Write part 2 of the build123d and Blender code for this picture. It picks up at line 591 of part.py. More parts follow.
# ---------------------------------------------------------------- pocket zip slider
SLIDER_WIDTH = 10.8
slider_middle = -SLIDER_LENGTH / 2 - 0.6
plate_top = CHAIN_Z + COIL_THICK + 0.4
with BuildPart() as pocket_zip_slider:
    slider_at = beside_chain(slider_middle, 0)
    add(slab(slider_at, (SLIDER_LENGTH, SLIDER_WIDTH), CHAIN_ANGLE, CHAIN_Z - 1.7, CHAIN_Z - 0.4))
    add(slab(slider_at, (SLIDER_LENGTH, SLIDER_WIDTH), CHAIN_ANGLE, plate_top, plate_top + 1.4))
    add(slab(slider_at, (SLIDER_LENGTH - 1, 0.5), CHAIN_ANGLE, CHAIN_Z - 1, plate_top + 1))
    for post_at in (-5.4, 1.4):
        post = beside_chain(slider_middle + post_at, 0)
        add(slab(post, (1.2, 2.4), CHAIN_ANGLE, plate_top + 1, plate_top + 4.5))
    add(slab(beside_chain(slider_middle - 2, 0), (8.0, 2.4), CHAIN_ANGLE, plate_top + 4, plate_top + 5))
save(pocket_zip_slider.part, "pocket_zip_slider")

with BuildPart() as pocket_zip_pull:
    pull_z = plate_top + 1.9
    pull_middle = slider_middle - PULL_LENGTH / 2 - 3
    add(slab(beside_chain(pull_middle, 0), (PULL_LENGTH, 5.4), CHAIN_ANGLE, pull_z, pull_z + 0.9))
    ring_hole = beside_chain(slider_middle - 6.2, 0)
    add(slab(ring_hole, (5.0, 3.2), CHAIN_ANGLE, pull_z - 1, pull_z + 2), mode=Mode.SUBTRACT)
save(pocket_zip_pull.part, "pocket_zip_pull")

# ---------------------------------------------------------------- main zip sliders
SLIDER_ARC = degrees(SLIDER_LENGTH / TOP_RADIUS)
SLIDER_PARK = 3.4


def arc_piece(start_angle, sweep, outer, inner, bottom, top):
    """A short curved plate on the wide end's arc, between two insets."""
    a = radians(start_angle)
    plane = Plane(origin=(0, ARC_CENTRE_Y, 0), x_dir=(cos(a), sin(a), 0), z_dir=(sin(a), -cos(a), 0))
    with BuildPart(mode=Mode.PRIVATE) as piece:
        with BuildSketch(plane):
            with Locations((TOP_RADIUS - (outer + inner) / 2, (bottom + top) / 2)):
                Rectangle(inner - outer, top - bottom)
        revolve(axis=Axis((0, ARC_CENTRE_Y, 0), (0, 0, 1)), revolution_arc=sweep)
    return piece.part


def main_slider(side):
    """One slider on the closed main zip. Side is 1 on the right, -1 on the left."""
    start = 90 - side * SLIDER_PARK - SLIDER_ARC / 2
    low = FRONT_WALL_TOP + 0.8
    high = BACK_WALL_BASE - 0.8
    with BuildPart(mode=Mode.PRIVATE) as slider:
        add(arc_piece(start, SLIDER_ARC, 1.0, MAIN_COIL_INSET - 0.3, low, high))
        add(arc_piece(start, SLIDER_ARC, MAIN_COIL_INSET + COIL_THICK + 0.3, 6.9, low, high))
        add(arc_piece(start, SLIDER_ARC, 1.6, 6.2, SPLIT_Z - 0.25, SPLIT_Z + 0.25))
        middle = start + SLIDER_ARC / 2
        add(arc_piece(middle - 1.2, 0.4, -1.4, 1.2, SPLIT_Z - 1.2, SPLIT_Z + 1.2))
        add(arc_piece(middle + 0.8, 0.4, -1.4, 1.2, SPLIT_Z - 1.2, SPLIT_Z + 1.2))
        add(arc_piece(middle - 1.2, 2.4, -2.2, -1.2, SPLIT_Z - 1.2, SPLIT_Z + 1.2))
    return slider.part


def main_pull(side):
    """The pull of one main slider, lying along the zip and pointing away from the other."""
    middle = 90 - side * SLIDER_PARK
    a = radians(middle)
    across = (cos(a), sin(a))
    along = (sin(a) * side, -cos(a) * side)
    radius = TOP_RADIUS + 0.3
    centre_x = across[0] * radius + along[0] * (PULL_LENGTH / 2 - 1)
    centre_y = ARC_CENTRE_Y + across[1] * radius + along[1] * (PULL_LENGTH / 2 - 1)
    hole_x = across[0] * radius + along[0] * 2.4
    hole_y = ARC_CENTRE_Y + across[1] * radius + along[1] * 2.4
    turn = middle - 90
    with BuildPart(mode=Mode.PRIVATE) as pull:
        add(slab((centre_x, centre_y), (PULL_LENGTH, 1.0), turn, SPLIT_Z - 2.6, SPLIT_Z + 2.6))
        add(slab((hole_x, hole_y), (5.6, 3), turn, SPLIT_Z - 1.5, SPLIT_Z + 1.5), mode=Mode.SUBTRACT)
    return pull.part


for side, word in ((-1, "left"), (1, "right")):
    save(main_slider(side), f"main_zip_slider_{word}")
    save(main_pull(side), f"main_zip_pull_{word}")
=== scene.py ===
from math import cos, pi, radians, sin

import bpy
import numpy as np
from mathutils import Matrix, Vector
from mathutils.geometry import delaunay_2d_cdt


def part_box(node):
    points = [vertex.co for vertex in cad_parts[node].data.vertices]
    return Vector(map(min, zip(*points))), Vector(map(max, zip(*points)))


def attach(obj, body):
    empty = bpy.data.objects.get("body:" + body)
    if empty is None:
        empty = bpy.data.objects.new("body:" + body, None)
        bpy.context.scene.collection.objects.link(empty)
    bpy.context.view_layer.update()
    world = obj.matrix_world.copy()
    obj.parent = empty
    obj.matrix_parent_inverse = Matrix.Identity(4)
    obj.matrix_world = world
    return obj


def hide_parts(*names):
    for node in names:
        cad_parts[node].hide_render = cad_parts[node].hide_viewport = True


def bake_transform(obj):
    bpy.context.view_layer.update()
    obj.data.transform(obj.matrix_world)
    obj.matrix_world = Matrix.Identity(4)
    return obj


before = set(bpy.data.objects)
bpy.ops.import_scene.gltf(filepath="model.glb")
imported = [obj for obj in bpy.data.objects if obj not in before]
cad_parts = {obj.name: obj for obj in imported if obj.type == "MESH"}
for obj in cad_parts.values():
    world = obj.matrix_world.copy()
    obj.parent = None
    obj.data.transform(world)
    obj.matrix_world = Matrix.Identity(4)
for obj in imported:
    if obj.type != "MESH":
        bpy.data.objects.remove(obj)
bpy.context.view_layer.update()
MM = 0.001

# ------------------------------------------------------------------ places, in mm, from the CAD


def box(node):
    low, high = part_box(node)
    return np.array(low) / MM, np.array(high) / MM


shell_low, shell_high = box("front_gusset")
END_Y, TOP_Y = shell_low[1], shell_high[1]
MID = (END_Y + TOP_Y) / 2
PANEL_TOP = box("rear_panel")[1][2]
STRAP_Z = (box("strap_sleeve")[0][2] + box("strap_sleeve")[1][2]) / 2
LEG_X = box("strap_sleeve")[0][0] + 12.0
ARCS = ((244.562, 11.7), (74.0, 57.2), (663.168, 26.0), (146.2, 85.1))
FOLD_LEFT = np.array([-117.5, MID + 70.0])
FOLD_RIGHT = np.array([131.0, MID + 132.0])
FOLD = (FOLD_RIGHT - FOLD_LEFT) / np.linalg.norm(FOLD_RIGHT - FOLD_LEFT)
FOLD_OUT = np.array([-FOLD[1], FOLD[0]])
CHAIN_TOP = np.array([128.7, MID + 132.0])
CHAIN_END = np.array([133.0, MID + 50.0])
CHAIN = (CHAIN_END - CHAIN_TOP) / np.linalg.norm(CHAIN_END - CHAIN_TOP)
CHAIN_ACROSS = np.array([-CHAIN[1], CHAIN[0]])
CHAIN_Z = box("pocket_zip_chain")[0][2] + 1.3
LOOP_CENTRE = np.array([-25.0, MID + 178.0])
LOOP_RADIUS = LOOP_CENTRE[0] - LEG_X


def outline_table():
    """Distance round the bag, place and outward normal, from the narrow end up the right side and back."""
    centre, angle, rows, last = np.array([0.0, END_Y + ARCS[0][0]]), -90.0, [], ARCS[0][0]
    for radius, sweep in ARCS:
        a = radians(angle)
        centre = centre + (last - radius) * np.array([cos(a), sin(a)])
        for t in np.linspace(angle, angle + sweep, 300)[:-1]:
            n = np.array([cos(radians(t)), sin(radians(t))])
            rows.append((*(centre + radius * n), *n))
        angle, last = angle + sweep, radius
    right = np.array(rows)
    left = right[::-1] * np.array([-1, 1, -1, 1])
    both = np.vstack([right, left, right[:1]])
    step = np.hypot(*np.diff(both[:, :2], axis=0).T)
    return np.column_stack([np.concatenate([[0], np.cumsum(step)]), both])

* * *

### PROBLEM DESCRIPTION
Output exactly those lines that lie from the line with "for side, word" through the line with "if empty is", with both of those lines included.

### RESPONSE TO THIS EXERCISE
for side, word in ((-1, "left"), (1, "right")):
    save(main_slider(side), f"main_zip_slider_{word}")
    save(main_pull(side), f"main_zip_pull_{word}")
=== scene.py ===
from math import cos, pi, radians, sin

import bpy
import numpy as np
from mathutils import Matrix, Vector
from mathutils.geometry import delaunay_2d_cdt


def part_box(node):
    points = [vertex.co for vertex in cad_parts[node].data.vertices]
    return Vector(map(min, zip(*points))), Vector(map(max, zip(*points)))


def attach(obj, body):
    empty = bpy.data.objects.get("body:" + body)
    if empty is None:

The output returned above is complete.